Un solete
Irailak 02 Astelehena
«En el curso de nuestra labor hemos debido afrontar el tema de la muerte. La muerte a consecuencia de la tortura, del shock eléctrico, de la inmersión, de la sofocación y también la muerte masiva, colectiva o individual, premeditada, por lanzamiento al mar, por fusilamiento. Es un tema que, por sus características, hiere profundamente nuestra conciencia».
VV.AA: Nunca Más. Informe de la Comisión Nacional sobre la desaparición de personas, Barcelona, Seix Barrall, 1985, p. 223
Nos encontramos con un testimonio excepcional. Publicado originariamente en Estados Unidos en 1996, recibió el Premio Nacional Letras de Oro a la mejor novela latina. Galardón merecido ante lo narrado. Posteriormente publicado en Argentina en 2006 y que, ahora, recupera Sítara.
A través de la escritura, la protagonista intenta restañar las heridas del pasado para afrontar el futuro. Su detención, entre otros muchos, junto con su hermano, las torturas, violaciones y vejaciones sufridas son descritas en un discurso fragmentario, como pedazos de una existencia rota: recuerdos, poemas, declaraciones oficiales, notas periodísticas, cartas… Todo sirve para recuperar la memoria que nos enfrenta a la esfinge de la tortura. Crímenes de Estado perpetrados por la dictadura en Argentina entre 1976 y 1983.

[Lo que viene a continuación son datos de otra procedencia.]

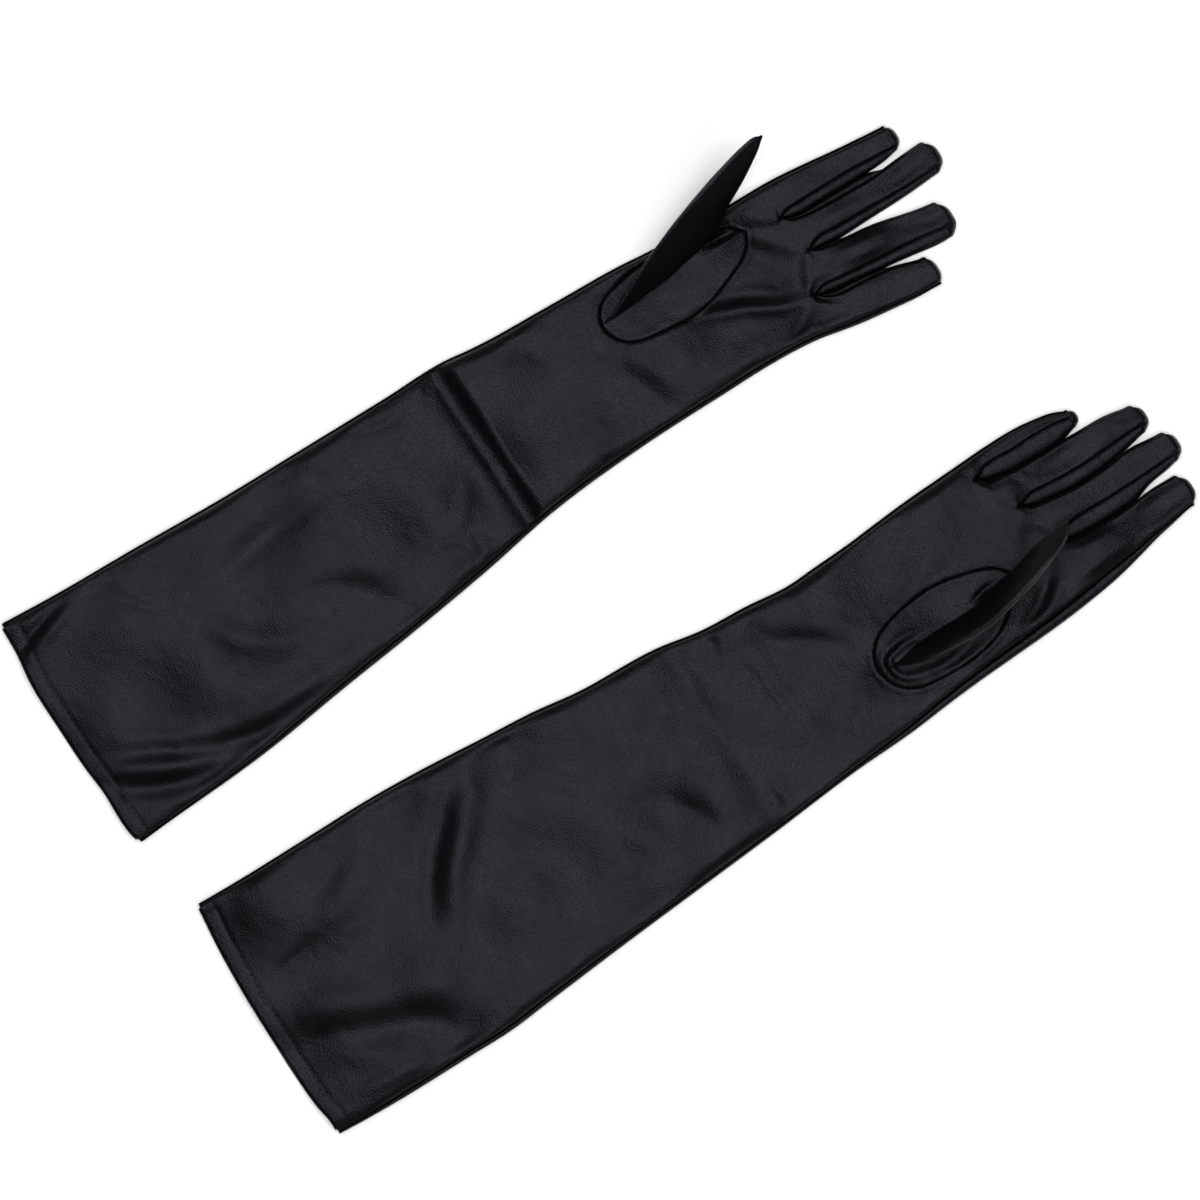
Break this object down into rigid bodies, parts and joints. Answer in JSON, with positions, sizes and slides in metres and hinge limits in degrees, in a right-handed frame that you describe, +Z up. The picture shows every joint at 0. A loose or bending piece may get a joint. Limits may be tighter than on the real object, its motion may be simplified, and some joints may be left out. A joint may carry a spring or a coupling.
{
  "type": "pair of opera gloves",
  "caption": "Pair of elbow-length opera gloves in black coated fabric, lying flat palm up, with set-in thumbs and fourchette fingers.",
  "frame": {"origin": "bottom centre of the pair's bounding box, on the surface the gloves lie on", "axes": "+X along the gloves from the cuffs to the fingertips, +Y across from the right glove to the left glove, +Z up out of the palms"},
  "size_m": [0.573, 0.3264, 0.0527],
  "materials": {
    "shell": "satin black coated fabric, fine grain",
    "fourchette": "satin black coated fabric",
    "hem": "satin black coated fabric, turned in",
    "thread": "twisted polyester sewing thread"
  },
  "bodies": {
    "left_sleeve": {"left_sleeve_palm_panel": "shell", "left_sleeve_back_panel": "shell", "left_cuff_hem": "hem", "left_hem_thread": "thread"},
    "left_hand": {"left_hand_palm_panel": "shell", "left_hand_back_panel": "shell", "left_thumb_base": "shell"},
    "left_thumb": {"left_thumb_inner_half": "shell", "left_thumb_outer_half": "shell"},
    "left_index_finger": {"left_index_palm_face": "shell", "left_index_back_face": "shell", "left_index_fourchette_little_side": "fourchette"},
    "left_middle_finger": {"left_middle_palm_face": "shell", "left_middle_back_face": "shell", "left_middle_fourchette_thumb_side": "fourchette", "left_middle_fourchette_little_side": "fourchette"},
    "left_ring_finger": {"left_ring_palm_face": "shell", "left_ring_back_face": "shell", "left_ring_fourchette_thumb_side": "fourchette", "left_ring_fourchette_little_side": "fourchette"},
    "left_little_finger": {"left_little_palm_face": "shell", "left_little_back_face": "shell", "left_little_fourchette_thumb_side": "fourchette"},
    "right_sleeve": {"right_sleeve_palm_panel": "shell", "right_sleeve_back_panel": "shell", "right_cuff_hem": "hem", "right_hem_thread": "thread"},
    "right_hand": {"right_hand_palm_panel": "shell", "right_hand_back_panel": "shell", "right_thumb_base": "shell"},
    "right_thumb": {"right_thumb_inner_half": "shell", "right_thumb_outer_half": "shell"},
    "right_index_finger": {"right_index_palm_face": "shell", "right_index_back_face": "shell", "right_index_fourchette_little_side": "fourchette"},
    "right_middle_finger": {"right_middle_palm_face": "shell", "right_middle_back_face": "shell", "right_middle_fourchette_thumb_side": "fourchette", "right_middle_fourchette_little_side": "fourchette"},
    "right_ring_finger": {"right_ring_palm_face": "shell", "right_ring_back_face": "shell", "right_ring_fourchette_thumb_side": "fourchette", "right_ring_fourchette_little_side": "fourchette"},
    "right_little_finger": {"right_little_palm_face": "shell", "right_little_back_face": "shell", "right_little_fourchette_thumb_side": "fourchette"}
  },
  "joints": [
    {"name": "left_elbow_fold", "type": "hinge", "parent": "left_sleeve", "child": "left_hand", "pos_m": [-0.01, 0.1015, 0.0092], "axis": [0, -1, 0], "range_deg": [0, 135]},
    {"name": "right_elbow_fold", "type": "hinge", "parent": "right_sleeve", "child": "right_hand", "pos_m": [0.005, -0.094, 0.0092], "axis": [0, -1, 0], "range_deg": [0, 135]},
    {"name": "left_index_flex", "type": "hinge", "parent": "left_hand", "child": "left_index_finger", "pos_m": [0.182, 0.1245, 0.00815], "axis": [0, -1, 0], "range_deg": [0, 90]},
    {"name": "left_middle_flex", "type": "hinge", "parent": "left_hand", "child": "left_middle_finger", "pos_m": [0.186, 0.1023, 0.00815], "axis": [0, -1, 0], "range_deg": [0, 90]},
    {"name": "left_ring_flex", "type": "hinge", "parent": "left_hand", "child": "left_ring_finger", "pos_m": [0.186, 0.08, 0.00815], "axis": [0, -1, 0], "range_deg": [0, 90]},
    {"name": "left_little_flex", "type": "hinge", "parent": "left_hand", "child": "left_little_finger", "pos_m": [0.176, 0.0583, 0.00815], "axis": [0, -1, 0], "range_deg": [0, 90]},
    {"name": "right_index_flex", "type": "hinge", "parent": "right_hand", "child": "right_index_finger", "pos_m": [0.215, -0.123, 0.00815], "axis": [0, -1, 0], "range_deg": [0, 90]},
    {"name": "right_middle_flex", "type": "hinge", "parent": "right_hand", "child": "right_middle_finger", "pos_m": [0.215, -0.094, 0.00815], "axis": [0, -1, 0], "range_deg": [0, 90]},
    {"name": "right_ring_flex", "type": "hinge", "parent": "right_hand", "child": "right_ring_finger", "pos_m": [0.208, -0.071, 0.00815], "axis": [0, -1, 0], "range_deg": [0, 90]},
    {"name": "right_little_flex", "type": "hinge", "parent": "right_hand", "child": "right_little_finger", "pos_m": [0.194, -0.05, 0.00815], "axis": [0, -1, 0], "range_deg": [0, 90]},
    {"name": "left_thumb_swing", "type": "hinge", "parent": "left_hand", "child": "left_thumb", "pos_m": [0.07, 0.1213, 0.0108], "axis": [-0.9952, -0.0982, 0], "range_deg": [-95, 15]},
    {"name": "right_thumb_swing", "type": "hinge", "parent": "right_hand", "child": "right_thumb", "pos_m": [0.097, -0.115, 0.0108], "axis": [0.994, 0.1096, 0], "range_deg": [-65, 45]},
    {"name": "right_glove_lift", "type": "slide", "parent": "left_sleeve", "child": "right_sleeve", "axis": [0, 0, 1], "range_m": [0, 0.15]}
  ]
}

«Un aullido de muerte me ocupa el cuerpo». Situación y empresa hercúlea la que intenta realizar la autora. Nora Strejilevich describe los tiempos del centro de internamiento y torturas. Y su intento, allí dentro, de borrar la memoria. «Lo logro gracias a una técnica que mata la memoria. La memoria debe coagularse y vivir su vida aparte, lejos de aquí, entre sus propios personajes y paisajes». Vano intento que queda, en cambio, anegado por el asalto del tiempo, las compañeras y el discurrir vital de la autora. «Mientras manos anónimas nos palpan de armas, las mías revuelven sábanas de la memoria para despertar a los ausentes entre los pliegues». Narrar, contar, gritar, escribir. Contra la impunidad, contra la barbarie.
«Tenía claro que iba a empezar a hablar desde el preciso instante en que pasara la puerta de ahí. Y fue lo que hice. Desde que salí empecé a hablar. Y hablé, hablé sin parar, hasta hoy. […] Eso era lo que yo hubiera querido que hicieran por mí cuando estaba adentro. Por eso nunca dejé de tener ganas de hablar».